» WORK TO DO
Copy only this: the line containing "adhesive_pad();", the line containing "points = [vertex.co for vertex in cad_parts[node].data.vertices]", and every line between them, exactly as written.

» DATASET CONTENT
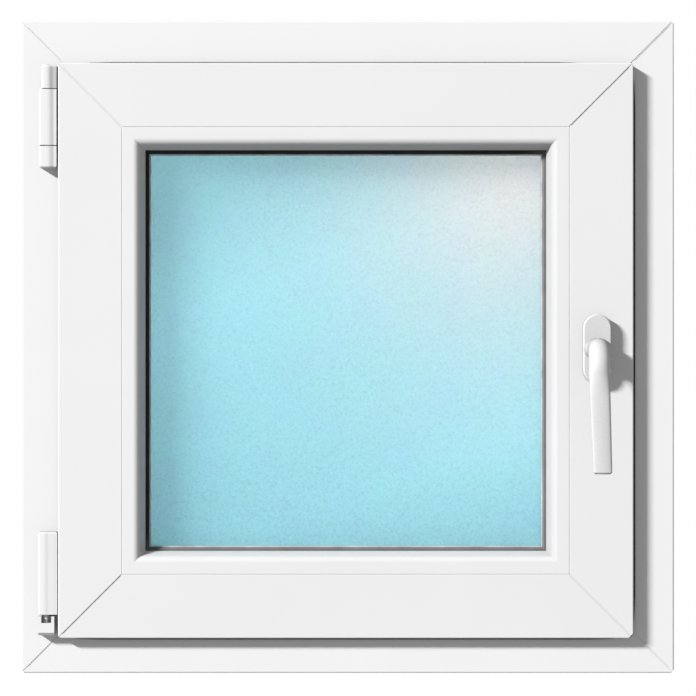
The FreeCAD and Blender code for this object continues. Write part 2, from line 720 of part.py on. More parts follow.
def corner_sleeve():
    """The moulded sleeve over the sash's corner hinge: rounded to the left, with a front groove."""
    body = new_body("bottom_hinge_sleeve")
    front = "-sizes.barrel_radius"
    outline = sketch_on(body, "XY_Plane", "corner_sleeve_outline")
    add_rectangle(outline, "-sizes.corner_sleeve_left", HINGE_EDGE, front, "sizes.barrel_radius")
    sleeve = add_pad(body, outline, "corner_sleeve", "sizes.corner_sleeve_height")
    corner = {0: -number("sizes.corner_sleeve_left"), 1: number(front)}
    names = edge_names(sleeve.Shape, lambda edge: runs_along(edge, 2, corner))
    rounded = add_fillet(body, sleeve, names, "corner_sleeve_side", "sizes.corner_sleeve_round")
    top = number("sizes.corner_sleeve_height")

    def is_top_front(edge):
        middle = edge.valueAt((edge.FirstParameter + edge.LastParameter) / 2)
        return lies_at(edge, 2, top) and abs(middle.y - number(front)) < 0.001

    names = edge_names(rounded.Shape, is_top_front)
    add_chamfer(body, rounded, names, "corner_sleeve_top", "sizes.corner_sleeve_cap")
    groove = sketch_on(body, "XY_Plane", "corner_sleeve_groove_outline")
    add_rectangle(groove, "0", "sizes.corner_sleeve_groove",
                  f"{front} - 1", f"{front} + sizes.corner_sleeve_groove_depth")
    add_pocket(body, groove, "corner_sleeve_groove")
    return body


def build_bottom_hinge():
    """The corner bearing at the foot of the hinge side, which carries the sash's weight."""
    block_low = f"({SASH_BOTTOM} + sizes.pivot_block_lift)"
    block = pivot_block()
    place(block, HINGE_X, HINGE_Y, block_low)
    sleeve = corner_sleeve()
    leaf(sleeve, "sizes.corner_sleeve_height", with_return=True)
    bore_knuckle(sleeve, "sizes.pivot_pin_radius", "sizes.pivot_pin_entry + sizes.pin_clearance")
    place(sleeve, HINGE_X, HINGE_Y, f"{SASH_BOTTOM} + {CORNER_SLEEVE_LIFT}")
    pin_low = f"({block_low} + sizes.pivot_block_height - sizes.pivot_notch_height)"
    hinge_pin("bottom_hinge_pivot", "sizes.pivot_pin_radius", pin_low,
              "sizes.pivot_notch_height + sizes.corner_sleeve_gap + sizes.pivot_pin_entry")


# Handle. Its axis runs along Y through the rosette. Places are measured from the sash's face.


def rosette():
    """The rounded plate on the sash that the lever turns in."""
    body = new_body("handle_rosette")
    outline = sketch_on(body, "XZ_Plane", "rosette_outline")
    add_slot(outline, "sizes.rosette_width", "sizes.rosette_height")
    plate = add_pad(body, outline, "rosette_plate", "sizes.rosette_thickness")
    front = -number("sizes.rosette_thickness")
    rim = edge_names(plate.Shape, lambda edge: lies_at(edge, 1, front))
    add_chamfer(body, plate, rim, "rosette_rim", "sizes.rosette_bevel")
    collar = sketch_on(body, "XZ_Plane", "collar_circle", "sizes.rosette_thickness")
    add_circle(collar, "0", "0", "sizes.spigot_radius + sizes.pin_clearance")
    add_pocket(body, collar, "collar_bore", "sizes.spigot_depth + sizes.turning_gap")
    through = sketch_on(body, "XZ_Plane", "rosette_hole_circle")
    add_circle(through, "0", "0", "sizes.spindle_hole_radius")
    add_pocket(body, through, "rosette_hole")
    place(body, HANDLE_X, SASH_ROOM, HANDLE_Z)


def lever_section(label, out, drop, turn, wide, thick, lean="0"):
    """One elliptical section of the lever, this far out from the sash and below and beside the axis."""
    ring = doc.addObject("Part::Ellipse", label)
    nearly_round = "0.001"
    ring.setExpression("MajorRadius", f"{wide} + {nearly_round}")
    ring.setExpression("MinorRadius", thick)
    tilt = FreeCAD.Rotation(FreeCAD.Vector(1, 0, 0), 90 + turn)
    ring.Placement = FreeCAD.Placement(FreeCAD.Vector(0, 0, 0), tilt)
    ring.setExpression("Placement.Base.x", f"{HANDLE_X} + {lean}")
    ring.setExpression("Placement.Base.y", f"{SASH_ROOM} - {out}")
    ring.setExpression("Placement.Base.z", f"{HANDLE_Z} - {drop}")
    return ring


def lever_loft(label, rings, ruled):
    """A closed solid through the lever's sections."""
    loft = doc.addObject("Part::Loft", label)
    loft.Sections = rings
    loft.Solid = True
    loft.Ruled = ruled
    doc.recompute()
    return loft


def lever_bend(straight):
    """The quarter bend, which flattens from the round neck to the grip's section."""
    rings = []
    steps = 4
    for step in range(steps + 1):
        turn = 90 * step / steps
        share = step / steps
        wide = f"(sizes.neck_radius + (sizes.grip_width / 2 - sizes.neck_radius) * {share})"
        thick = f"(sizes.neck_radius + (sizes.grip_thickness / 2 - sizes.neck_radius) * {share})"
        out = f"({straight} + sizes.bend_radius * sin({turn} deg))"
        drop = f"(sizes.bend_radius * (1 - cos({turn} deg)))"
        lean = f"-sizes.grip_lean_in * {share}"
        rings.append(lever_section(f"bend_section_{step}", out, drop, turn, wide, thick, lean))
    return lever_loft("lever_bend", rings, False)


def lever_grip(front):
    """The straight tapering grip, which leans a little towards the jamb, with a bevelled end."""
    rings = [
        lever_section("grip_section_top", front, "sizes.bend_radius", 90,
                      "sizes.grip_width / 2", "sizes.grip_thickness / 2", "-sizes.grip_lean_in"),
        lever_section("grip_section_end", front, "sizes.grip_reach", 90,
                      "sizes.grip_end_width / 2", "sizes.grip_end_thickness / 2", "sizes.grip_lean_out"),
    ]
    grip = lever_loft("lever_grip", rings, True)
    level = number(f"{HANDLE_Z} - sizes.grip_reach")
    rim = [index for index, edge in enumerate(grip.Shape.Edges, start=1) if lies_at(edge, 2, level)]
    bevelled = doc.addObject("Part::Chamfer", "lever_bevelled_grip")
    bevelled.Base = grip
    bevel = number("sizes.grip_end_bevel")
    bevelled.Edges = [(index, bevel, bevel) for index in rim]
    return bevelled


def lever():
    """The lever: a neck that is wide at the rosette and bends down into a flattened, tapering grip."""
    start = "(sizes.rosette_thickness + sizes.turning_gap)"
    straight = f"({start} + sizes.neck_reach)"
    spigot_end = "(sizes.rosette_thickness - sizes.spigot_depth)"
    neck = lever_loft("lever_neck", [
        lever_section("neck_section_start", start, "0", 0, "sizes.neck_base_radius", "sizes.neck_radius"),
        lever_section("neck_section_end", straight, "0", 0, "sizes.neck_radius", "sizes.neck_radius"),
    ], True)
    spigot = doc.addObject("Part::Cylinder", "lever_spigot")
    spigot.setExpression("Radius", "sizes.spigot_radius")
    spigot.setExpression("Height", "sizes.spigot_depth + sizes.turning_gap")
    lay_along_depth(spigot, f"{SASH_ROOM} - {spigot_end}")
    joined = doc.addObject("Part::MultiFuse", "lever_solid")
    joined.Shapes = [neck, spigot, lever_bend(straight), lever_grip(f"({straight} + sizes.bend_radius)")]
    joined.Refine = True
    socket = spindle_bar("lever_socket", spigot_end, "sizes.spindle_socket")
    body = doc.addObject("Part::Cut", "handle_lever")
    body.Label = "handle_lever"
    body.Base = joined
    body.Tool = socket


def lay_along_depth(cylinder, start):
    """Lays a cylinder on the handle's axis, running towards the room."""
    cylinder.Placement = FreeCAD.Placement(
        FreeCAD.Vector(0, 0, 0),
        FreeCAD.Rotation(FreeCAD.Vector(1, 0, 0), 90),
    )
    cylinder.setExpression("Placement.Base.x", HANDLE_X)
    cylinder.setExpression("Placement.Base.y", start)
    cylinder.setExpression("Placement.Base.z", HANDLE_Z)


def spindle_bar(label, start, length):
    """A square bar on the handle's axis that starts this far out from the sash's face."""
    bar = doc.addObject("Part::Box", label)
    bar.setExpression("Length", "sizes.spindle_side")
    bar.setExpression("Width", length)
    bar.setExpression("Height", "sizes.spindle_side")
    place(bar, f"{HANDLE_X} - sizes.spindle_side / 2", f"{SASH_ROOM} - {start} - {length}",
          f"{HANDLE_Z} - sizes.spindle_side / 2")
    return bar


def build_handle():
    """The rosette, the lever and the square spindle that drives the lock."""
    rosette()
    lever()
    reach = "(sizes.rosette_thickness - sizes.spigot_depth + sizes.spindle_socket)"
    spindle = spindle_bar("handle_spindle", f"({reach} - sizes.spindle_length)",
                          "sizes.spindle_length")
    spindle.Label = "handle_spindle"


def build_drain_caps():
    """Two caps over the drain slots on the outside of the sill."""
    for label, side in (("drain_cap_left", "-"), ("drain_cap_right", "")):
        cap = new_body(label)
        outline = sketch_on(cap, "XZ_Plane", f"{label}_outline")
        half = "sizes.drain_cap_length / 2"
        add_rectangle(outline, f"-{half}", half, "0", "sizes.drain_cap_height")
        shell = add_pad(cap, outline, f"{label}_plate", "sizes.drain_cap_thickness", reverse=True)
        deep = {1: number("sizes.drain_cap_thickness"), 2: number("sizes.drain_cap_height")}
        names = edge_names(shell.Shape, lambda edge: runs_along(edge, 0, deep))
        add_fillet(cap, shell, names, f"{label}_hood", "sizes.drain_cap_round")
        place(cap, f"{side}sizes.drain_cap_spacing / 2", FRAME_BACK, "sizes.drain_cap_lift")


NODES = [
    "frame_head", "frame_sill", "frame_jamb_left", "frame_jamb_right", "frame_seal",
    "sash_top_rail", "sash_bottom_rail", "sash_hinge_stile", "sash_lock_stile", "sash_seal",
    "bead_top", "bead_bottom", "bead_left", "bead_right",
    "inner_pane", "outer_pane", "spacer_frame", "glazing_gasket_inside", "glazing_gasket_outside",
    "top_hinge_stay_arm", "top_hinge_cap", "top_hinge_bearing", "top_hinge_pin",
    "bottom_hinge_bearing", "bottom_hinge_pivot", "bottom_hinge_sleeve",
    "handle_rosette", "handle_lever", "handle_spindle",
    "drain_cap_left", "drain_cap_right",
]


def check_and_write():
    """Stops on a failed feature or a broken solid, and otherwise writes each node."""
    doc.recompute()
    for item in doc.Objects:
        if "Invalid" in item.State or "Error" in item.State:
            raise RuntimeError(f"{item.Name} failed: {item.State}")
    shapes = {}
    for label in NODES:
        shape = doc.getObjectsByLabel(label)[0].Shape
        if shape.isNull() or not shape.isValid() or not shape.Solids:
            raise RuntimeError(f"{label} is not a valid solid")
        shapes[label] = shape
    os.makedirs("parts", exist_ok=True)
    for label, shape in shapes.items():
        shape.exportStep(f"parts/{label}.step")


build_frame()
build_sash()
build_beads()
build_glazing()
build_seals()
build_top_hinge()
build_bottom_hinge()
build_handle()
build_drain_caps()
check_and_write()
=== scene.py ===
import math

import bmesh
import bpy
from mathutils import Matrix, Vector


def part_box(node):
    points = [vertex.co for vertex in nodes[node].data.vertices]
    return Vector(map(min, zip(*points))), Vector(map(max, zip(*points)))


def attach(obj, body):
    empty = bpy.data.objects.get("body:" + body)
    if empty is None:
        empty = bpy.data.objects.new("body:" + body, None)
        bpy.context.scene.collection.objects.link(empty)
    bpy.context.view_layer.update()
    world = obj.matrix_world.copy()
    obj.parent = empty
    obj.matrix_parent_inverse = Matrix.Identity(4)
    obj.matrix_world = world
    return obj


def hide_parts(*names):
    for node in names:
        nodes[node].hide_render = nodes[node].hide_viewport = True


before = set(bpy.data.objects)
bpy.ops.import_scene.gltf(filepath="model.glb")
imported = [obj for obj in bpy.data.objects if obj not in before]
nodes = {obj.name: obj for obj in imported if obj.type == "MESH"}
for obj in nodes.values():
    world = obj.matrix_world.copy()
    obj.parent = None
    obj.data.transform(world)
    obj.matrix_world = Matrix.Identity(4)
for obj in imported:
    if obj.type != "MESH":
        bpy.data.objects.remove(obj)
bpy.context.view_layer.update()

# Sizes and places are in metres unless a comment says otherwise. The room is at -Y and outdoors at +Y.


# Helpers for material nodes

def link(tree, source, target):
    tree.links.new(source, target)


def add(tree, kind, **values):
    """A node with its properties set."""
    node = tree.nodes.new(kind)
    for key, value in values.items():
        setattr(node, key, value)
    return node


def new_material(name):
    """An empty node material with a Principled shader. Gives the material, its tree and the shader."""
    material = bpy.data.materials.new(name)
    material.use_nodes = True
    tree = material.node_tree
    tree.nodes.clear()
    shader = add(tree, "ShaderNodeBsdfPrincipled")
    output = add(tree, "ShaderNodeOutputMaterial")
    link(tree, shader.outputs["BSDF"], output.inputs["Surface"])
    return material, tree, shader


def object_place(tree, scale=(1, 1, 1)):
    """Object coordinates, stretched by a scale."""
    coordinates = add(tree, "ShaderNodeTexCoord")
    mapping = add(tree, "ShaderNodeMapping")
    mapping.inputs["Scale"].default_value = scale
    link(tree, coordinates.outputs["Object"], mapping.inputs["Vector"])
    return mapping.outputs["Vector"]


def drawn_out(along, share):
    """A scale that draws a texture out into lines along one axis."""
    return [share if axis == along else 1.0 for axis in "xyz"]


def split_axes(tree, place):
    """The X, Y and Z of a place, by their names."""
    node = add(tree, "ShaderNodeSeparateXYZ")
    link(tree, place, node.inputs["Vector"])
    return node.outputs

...

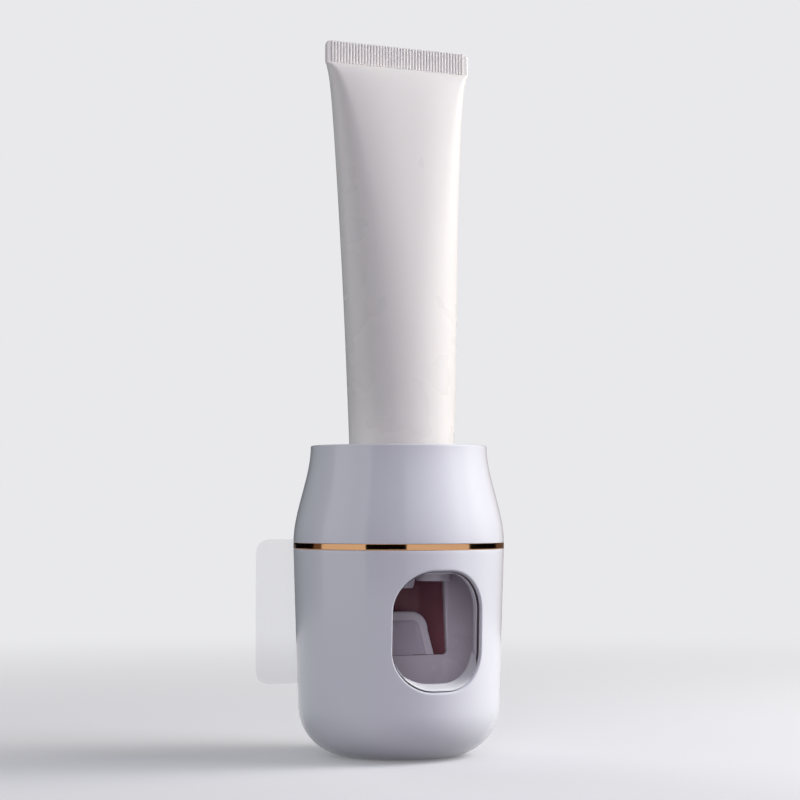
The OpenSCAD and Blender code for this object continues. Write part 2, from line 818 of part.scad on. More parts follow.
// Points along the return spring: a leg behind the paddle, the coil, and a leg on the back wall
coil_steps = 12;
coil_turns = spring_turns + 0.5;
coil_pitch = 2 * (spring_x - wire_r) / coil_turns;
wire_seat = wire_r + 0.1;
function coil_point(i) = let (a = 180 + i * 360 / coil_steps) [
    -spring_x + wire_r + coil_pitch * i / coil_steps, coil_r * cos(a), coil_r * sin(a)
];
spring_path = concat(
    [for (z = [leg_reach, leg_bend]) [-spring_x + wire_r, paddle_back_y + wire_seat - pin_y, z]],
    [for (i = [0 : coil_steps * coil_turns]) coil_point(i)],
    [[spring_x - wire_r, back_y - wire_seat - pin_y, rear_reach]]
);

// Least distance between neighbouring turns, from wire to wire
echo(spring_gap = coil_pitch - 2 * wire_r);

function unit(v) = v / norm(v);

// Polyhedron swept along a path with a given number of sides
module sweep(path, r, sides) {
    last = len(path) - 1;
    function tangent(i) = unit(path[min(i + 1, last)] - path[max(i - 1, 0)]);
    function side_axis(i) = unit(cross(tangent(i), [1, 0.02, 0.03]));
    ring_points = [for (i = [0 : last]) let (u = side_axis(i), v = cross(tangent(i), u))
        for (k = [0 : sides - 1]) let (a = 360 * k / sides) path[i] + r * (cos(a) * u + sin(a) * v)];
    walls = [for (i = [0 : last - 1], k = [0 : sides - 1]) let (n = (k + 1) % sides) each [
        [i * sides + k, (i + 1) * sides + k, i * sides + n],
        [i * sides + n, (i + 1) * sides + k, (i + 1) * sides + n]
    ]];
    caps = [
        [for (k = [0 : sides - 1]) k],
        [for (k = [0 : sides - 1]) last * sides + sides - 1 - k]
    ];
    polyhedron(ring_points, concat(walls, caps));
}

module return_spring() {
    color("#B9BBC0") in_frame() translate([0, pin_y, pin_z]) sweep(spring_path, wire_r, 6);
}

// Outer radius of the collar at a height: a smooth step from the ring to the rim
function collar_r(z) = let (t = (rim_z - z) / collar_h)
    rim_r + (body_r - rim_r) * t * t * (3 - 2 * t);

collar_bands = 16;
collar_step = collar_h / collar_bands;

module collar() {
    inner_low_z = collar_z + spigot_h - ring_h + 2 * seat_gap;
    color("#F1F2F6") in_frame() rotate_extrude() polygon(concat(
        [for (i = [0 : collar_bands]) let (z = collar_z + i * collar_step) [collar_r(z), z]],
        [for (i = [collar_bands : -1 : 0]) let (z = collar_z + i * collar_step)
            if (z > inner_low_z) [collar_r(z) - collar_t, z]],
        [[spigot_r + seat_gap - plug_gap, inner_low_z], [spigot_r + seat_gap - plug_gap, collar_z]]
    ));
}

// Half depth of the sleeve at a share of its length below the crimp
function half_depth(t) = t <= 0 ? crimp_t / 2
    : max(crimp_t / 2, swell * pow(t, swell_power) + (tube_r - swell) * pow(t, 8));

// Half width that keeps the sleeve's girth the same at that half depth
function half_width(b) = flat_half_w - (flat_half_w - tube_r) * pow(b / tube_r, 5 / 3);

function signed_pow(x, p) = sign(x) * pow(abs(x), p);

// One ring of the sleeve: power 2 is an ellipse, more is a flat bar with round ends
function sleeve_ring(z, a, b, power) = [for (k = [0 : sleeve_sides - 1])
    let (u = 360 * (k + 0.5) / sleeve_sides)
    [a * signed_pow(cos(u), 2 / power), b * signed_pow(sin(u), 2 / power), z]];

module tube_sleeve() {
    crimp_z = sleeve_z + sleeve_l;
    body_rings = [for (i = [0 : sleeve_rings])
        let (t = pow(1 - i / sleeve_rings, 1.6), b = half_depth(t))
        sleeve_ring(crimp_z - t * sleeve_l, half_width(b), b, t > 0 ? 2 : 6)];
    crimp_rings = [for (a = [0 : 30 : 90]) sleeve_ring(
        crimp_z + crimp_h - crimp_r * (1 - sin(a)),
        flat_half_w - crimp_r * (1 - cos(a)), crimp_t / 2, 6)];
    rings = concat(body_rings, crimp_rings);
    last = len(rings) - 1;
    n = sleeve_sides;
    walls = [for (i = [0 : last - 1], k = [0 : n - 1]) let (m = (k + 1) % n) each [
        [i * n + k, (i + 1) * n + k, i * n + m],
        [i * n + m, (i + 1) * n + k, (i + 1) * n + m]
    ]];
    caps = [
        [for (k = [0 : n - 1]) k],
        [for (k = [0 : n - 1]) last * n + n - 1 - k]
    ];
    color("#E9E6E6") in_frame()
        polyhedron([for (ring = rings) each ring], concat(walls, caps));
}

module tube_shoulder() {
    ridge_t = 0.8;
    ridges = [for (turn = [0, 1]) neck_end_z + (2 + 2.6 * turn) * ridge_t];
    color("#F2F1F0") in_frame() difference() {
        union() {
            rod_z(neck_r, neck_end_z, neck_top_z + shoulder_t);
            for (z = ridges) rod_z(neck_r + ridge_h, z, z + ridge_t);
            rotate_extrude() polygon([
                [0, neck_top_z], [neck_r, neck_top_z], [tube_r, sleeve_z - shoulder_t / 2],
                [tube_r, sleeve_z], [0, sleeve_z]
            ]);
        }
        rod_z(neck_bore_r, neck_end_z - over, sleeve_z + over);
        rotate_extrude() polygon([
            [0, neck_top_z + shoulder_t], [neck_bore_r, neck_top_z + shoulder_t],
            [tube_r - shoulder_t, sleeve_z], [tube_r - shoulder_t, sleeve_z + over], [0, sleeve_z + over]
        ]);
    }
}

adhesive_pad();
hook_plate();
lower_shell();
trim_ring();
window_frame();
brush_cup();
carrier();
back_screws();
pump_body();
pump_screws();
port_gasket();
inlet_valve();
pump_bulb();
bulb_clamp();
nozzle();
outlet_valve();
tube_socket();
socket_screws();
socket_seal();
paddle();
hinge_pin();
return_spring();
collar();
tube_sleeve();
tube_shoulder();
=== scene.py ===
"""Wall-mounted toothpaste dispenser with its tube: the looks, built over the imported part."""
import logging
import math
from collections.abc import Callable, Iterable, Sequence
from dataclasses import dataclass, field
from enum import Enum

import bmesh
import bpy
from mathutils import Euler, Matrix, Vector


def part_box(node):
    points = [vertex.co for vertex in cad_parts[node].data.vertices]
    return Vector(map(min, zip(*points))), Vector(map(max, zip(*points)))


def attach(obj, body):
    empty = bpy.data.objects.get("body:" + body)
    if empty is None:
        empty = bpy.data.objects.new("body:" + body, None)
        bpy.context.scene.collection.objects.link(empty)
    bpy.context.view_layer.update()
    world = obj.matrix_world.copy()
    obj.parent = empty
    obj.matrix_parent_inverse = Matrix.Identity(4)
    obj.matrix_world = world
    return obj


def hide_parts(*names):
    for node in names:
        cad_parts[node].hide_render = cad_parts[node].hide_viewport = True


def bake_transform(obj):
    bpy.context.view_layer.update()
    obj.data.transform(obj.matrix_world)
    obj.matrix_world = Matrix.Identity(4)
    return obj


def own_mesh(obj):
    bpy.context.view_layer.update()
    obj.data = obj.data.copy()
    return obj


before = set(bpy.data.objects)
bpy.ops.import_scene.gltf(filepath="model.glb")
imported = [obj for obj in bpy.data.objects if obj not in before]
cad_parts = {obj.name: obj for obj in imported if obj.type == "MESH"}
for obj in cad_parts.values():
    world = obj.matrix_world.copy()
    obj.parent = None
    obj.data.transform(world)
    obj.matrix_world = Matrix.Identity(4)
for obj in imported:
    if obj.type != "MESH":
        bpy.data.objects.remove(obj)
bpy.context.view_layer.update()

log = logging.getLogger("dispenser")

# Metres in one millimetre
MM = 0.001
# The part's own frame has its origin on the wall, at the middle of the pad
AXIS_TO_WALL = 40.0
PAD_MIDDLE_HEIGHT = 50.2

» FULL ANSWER
adhesive_pad();
hook_plate();
lower_shell();
trim_ring();
window_frame();
brush_cup();
carrier();
back_screws();
pump_body();
pump_screws();
port_gasket();
inlet_valve();
pump_bulb();
bulb_clamp();
nozzle();
outlet_valve();
tube_socket();
socket_screws();
socket_seal();
paddle();
hinge_pin();
return_spring();
collar();
tube_sleeve();
tube_shoulder();
=== scene.py ===
"""Wall-mounted toothpaste dispenser with its tube: the looks, built over the imported part."""
import logging
import math
from collections.abc import Callable, Iterable, Sequence
from dataclasses import dataclass, field
from enum import Enum

import bmesh
import bpy
from mathutils import Euler, Matrix, Vector


def part_box(node):
    points = [vertex.co for vertex in cad_parts[node].data.vertices]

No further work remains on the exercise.